Sleeper Protocol by Kevin Ikenberry
Genre: Science Fiction
Publisher: Red Adept Publishing
Kieran Roark awakens in a wheelchair, unable to remember anything. As part of a classified experiment, he will have one year to learn his identity and recover his memory, or he will be euthanized by the state.
Scientist Berkeley Bennett has one mission: manipulate Kieran’s emotions in an attempt to bring back his memory. But when she falls in love with him, she is forced to make a harrowing decision that may cost Kieran his life.
What Kieran knows could save Earth from a coming war. Whether he believes the future is worth saving is another matter. Racing across an unfamiliar world in a body he does not recall, Kieran needs to discover who he was and, more importantly, who he is.
When I started Sleeper Protocol, I positioned the main character on a rough cut of land on the edge of the Royal Botanical Gardens in Sydney, Australia. I intended for him to spend his integration time, a full year, wandering all over the world, with one notable exception. I did not want him exploring a continent that I’d built as a shattered relic of what it once had been, but as I wrote from his perspective and tried to put myself in his shoes, I realized that not only did he need to know where his home had been – he needed to go there.
In the future world, it would have been really easy to have him just go – and that’s where I needed to spend some time building the world I’ve envisioned. The idea of a long hike across the central United States towards a walled micro nation across the Mississippi River was a good place to start. Arriving in a new Phoenix metropolitan area, I immediately took him to familiar haunts of my own. Flagstaff is one of my favorite places and from there the rest of journey flowed across places I know but haven’t yet explored as well as those that I love. Those were the easy places.
But, I still had to get him home. Getting him to Tennessee, where I am from, was relatively easy up to a point. There’s a lot of me in his character development, but I did not take him to an actual home. I took him some place better.

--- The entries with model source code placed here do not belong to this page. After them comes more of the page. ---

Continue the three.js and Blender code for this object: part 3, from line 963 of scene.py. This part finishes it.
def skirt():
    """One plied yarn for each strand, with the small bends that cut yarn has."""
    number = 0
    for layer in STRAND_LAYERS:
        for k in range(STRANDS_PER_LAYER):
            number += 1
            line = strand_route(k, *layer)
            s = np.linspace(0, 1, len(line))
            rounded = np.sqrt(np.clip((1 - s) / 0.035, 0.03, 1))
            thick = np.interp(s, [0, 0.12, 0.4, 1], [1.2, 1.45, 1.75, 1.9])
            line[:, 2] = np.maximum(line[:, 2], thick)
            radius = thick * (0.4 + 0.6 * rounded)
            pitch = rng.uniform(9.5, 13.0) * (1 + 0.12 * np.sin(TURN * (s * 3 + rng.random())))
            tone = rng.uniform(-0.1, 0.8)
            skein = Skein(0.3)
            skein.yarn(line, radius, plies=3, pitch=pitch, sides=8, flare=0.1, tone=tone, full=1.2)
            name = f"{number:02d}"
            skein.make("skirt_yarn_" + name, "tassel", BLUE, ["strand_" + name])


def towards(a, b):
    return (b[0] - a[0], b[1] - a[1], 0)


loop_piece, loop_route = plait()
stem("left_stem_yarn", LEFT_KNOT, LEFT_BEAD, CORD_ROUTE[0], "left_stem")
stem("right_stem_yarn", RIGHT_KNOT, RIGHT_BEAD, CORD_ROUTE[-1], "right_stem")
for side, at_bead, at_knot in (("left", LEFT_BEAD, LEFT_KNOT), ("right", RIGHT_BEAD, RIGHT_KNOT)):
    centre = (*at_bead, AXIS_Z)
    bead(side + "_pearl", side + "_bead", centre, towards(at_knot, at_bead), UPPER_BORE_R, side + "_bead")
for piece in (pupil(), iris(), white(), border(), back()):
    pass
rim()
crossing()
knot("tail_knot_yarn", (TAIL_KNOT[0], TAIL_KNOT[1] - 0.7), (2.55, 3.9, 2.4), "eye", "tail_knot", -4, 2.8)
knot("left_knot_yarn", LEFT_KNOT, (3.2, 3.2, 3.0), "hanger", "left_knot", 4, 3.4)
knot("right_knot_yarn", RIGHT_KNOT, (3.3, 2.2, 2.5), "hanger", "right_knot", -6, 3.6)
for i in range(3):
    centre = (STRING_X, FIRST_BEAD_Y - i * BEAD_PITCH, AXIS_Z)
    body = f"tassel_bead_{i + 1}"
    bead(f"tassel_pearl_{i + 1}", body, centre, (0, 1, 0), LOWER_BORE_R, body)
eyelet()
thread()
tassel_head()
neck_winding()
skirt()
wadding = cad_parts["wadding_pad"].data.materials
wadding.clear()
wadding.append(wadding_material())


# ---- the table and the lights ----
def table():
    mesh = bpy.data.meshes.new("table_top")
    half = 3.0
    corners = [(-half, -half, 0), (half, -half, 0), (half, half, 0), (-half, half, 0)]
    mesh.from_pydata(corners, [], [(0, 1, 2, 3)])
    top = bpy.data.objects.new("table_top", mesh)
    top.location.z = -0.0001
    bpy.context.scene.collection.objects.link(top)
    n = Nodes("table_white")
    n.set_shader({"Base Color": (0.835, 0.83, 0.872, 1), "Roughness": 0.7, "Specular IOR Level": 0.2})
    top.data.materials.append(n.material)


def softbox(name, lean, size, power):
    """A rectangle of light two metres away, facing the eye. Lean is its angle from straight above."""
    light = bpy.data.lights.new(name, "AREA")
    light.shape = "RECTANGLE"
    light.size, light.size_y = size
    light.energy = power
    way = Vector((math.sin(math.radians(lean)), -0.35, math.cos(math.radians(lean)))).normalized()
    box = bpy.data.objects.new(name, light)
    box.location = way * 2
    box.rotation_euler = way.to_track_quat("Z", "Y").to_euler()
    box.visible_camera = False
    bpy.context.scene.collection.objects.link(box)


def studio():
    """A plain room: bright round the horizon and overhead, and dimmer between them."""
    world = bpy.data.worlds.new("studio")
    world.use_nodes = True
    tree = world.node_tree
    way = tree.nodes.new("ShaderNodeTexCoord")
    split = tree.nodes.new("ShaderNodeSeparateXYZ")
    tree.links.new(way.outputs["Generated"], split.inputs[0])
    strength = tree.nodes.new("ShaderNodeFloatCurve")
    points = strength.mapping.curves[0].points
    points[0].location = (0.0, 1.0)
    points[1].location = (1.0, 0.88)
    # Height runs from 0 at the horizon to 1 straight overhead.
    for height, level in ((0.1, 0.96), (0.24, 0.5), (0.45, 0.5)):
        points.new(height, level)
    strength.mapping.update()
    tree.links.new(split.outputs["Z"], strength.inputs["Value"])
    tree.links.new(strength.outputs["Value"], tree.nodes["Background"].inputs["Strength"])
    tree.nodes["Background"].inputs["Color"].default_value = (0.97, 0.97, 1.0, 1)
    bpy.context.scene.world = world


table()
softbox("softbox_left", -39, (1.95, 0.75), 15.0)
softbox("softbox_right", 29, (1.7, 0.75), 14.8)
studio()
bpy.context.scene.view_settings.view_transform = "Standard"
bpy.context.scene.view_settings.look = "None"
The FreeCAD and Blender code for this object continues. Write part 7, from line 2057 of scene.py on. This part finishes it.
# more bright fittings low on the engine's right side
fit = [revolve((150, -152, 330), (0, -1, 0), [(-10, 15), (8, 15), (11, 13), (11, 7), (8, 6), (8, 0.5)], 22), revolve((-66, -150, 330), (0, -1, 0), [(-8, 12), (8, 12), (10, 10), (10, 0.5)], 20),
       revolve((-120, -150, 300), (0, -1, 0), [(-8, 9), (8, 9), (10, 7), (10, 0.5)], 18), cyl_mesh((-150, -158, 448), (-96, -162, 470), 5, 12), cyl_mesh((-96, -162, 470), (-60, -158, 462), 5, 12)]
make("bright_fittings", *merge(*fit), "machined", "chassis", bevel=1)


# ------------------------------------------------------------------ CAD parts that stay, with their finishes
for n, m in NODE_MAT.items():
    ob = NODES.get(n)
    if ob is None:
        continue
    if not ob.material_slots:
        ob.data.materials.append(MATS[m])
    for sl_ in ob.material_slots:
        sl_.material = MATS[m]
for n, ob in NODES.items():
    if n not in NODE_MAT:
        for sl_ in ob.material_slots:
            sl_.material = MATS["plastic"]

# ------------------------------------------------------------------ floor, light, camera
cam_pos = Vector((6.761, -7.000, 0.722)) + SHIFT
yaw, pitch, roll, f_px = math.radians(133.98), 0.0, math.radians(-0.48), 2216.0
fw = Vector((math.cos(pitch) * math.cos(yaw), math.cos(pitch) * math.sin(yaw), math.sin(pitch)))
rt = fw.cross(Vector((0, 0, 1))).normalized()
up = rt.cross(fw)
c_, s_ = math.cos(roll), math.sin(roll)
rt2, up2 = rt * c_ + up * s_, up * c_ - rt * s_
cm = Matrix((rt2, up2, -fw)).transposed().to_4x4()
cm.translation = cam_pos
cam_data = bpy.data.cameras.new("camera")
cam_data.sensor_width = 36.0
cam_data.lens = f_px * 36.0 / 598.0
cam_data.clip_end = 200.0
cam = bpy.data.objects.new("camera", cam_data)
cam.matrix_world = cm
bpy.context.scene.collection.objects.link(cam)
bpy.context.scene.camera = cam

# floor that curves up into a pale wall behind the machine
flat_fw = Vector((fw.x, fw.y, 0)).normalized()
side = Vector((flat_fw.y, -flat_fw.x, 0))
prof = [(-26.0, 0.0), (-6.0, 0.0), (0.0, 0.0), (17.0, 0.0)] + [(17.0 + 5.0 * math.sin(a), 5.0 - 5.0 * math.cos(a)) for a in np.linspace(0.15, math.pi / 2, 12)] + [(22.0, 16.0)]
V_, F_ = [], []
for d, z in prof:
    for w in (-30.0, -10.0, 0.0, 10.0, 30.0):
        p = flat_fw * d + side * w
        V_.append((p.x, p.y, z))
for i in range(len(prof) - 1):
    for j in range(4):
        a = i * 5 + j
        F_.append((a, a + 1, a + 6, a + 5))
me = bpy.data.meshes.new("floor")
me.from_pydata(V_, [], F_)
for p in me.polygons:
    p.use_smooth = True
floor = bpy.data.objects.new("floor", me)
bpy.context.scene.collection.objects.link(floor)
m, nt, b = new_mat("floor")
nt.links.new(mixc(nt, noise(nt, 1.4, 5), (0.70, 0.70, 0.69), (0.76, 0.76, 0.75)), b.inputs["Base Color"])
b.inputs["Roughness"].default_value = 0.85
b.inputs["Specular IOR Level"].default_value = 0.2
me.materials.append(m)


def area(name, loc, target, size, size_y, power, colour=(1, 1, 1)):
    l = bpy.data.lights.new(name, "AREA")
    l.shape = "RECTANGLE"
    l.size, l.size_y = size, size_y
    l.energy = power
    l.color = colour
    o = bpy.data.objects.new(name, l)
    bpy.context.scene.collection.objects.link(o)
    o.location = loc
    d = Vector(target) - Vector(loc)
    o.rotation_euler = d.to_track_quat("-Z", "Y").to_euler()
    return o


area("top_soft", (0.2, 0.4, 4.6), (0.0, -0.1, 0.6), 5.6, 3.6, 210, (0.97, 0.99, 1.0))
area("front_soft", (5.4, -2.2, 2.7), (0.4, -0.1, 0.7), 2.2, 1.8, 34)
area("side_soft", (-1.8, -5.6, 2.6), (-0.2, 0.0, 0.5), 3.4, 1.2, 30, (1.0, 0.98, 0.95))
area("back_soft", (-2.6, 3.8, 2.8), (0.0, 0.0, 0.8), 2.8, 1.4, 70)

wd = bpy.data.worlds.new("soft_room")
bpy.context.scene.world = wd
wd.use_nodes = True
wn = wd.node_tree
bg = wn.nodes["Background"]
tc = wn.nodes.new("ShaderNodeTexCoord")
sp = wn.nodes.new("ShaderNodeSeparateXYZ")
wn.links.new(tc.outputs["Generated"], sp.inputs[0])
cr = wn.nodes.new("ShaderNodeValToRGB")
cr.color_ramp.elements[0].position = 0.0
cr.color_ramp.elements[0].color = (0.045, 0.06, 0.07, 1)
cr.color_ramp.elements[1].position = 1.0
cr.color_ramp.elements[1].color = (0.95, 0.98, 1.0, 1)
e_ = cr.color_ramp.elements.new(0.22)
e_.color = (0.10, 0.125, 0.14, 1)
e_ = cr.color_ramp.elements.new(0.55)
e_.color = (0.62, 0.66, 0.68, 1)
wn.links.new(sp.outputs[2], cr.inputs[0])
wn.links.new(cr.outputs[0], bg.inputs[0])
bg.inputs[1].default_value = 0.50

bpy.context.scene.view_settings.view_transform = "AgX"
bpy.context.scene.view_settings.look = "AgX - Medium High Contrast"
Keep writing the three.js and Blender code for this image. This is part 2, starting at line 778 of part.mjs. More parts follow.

This is a view from my family’s farm in Tennessee, and not surprisingly, the site of one of the book’s most critical reveals. In the distance is Cherokee Mountain with its summit ridge obscured by the familiar low hanging clouds that gave the Smoky Mountains their name. At its base runs the Nolichucky River, about three miles away from this site. I’ve rafted and kayaked the river a few times in my life and vividly remember the precise spot where our hero crosses it and begins his final journey home. Once he crossed the river, I knew he could only be going to one place.
Getting him to this spot was a conscious effort. I had to determine where in this land he would have felt the biggest connection, and modeling his experiences on places from my own childhood were much more difficult than I would have guessed. It turns out that you are where you’re from. Going home late last year, when this photo was taken, I learned that.
Standing on that spot, looking down the “holler,” I started to cry. When I was first typing the story, I had no reaction. It was a casual thing. In the editing process, with one of the best editors I’ve ever worked with, there was marked correction along the lines of go deeper. By the time the final manuscript was done, I hadn’t realized how deep I went until I stood there in September.
I grew up about ten miles (roughly sixteen kilometers) away from the farm. We averaged a visit there every month or so, especially as my grandmother’s sisters began to fall into ill health. My dad and I cut firewood there all through my teenage years. I cut the grass there every summer. I helped hauled tobacco in from the fields as a child. When I left Tennessee, I left with the mistaken notion that the farm was just a special place. I was wrong, because the farm was home.
Sleeper Protocol is a lot of things, but at its core is the very notion of what we call home. Is it where we lived? Where we wandered? Or is it the one place in the world we connect to no matter where we are?
Mine is front and center in the novel. I hope you enjoy finding yours as much as I enjoyed realizing mine.
About the Author
Kevin Ikenberry’s head has been in the clouds since he was old enough to read. Ask him, and he’ll tell you that he still wants to be an astronaut. Kevin has a diverse background in space and space science education. A former manager of the world-renowned U.S. Space Camp program in Huntsville, Alabama, and a former executive of two Challenger Learning Centers, Kevin continues to work with space every day. He lives in Colorado with his wife and two daughters. His home is seldom a boring place.
Kevin’s short fiction has appeared internationally through Andromeda Spaceways Inflight Magazine, AntipodeanSF, Mindflights, Twisted Dreams Magazine, and most recently in the anthology Extreme Planets, available from Chaosium.
Facebook: https://www.facebook.com/authorkevinikenberry
Twitter: https://twitter.com/thewriterike
Website: http://www.kevinikenberry.com/
Brooke,
Thanks for having me as a guest. Interested readers can find me online at http://www.kevinikenberry.com.
Best,
Kevin
You’re welcome! Sleeper Protocol sounds like a great read. Thank you for sharing a guest post with my readers!
This sounds amazing! It’s a book that would keep me on the edge of my seat. Thanks for sharing!